What most coverage misses is how this threat multiplies across interconnected systems. When GPS timing signals fail, high-frequency trading algorithms can't synchronize transactions. Power grids lose the precise timestamps needed to coordinate switching operations across vast electrical networks. According to a Department of Homeland Security assessment, a coordinated GPS attack could cascade through multiple critical infrastructure sectors faster than operators could respond.

"We're seeing GPS denial become weaponized in ways that put civilian aircraft at risk. The technology gap between our critical systems and the threats has never been wider." — Sarah Martinez, Cybersecurity Director at Aerospace Industries Association
a black and blue device on a white surface
Photo by Jonathan Castañeda / Unsplash

The Autonomous Vehicle Time Bomb

Here's where the problem gets exponentially worse: we're building an entire transportation infrastructure that assumes GPS always works. Tesla's Autopilot, Waymo's robotaxis, Amazon's delivery drones — they all fuse GPS data with cameras and radar to understand where they are and where they're going. Remove GPS from that equation, and you don't just lose navigation. You lose the timing synchronization that makes sensor fusion possible.

Drone delivery services face the most immediate risk. Amazon's Prime Air and similar services rely on GPS for precision landing operations that require accuracy within inches. A targeted GPS attack near a distribution center could ground entire fleets instantly. The Federal Communications Commission estimates that widespread GPS jamming could disrupt $1.4 trillion in annual economic activity tied to precise positioning and timing.

The military implications are equally troubling. Many defense contractors use commercial GPS receivers in weapons systems and surveillance equipment, creating vulnerabilities that adversaries can exploit with the same devices available to anyone online. This dual-use technology challenge makes restricting access to GPS jammers nearly impossible without breaking legitimate electronics markets.
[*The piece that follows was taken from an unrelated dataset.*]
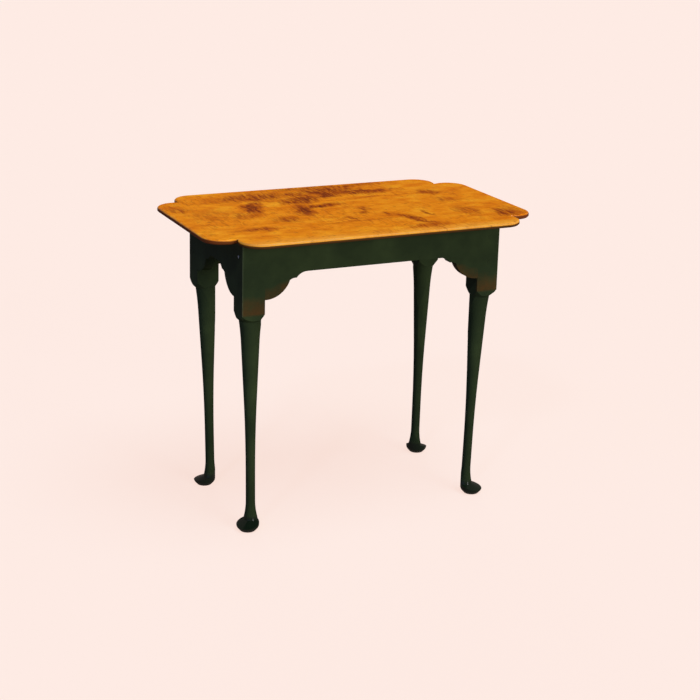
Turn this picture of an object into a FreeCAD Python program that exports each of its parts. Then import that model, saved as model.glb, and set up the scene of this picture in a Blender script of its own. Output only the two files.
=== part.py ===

Why the Solutions Aren't Working

The technology industry isn't sitting idle. Anti-jamming antennas use sophisticated nulling techniques to filter out interference signals. The European Union's Galileo satellite system includes encrypted signals specifically designed to resist spoofing attacks. Alternative positioning systems like enhanced Long Range Navigation (eLoran) promise GPS-independent backup capabilities.

But here's the problem: implementing these solutions would require retrofitting virtually every GPS-dependent system currently operating. We're talking about hundreds of billions of dollars in upgrade costs across aviation, shipping, telecommunications, and financial services. Even newer technologies like visual-inertial navigation work well in controlled environments but fail precisely when you need them most — during adverse weather when GPS reliability matters.

Regulatory enforcement faces an even steeper uphill battle. GPS jammers often originate from countries with limited export controls and reach consumers through supply chains designed to obscure their origins. When authorities do prosecute jamming incidents, penalties rarely match the potential economic and safety consequences. As we saw with recent FCC equipment restrictions, international cooperation on dual-use technology remains frustratingly fragmented.

Racing Against Time

The National Institute of Standards and Technology is developing new timing standards that could reduce infrastructure dependence on GPS satellites. Congress is considering legislation to strengthen penalties for GPS interference. Private companies have attracted $2.8 billion in venture funding for GPS-independent navigation technologies in 2024.

None of these solutions will arrive fast enough to address the immediate threat. GPS jamming technology is becoming more sophisticated and accessible while critical infrastructure grows more dependent on satellite timing signals. The vulnerability gap is widening, not closing.

We built our most critical systems around the assumption that GPS signals would always be there when we needed them. That assumption is now demonstrably false, and the $300 devices proving it are just getting started.